Instituições tradicionais de ensino de Salvador, como o colégio Antônio Vieira e o Instituto Social da Bahia, também aderiram à ideia. A Villa Criar, que fica na região metropolitana da capital baiana, também aposta na iniciativa.
O Colégio Miró celebra o Dia da Família, assim como os dias dos Pais e das Mães. A comemoração inclusiva foi instituída em 1998. “Quando estávamos próximos das datas comemorativas, as crianças que tinham os pais separados ou não possuíam uma configuração familiar tradicional, sofriam muito”, revela Maria Clara Coelho, diretora da instituição.

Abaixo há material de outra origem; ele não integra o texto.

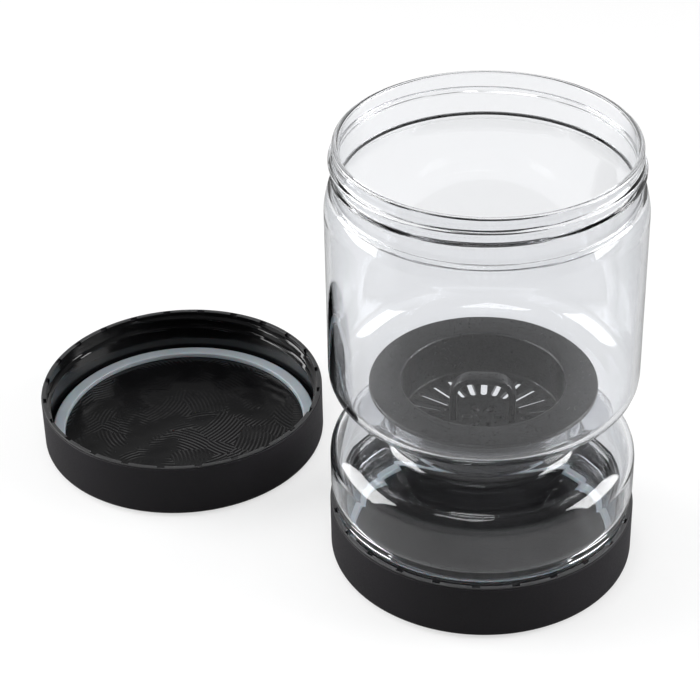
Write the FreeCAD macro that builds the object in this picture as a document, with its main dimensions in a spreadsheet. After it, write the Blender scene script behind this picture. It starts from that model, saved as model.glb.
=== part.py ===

Maria Clara também enfrentou oposição de pais e mães, mas conseguiu convencer a maioria. No ano passado, a escola fez até uma exposição com trabalhos dos alunos sobre os novos arranjos familiares. “A ideia era de que elas pudessem expressar como viam as famílias por meio de vídeos, fotos, pinturas e instalações. Foi o maior sucesso”, comemora a diretora.
Na escola Pimpolho, que fica no bairro do Costa Azul, a data chegou a correr o risco de sair do calendário. “Tivemos muitas queixas de pais pedindo que voltassem as tradicionais festas de Dia dos Pais e das Mães. Estávamos decididos a cancelar o Dia da Família”, explica a diretora Maria de Lourdes Xavier.
Contudo, na última comemoração do Dia da Família na Pimpolho, em dezembro do ano passado, a situação se reverteu. “Foi uma festa linda. Todos os pais e mães puderam vir e adoraram. Agora muitos querem repetir a celebração”, descreve a educadora, acrescentando que a solução para contemplar a todos foi fazer as três comemorações.
Pai do menino Ben, 04, o cartunista e escritor Luís Augusto ficou feliz com a decisão da escola do filho, a Pimpolho. “Estamos vivendo um momento em que estamos redescobrindo o que é viver em sociedade. Eu acredito que esse é um reconhecimento direto à diversidade”, conclui Luís.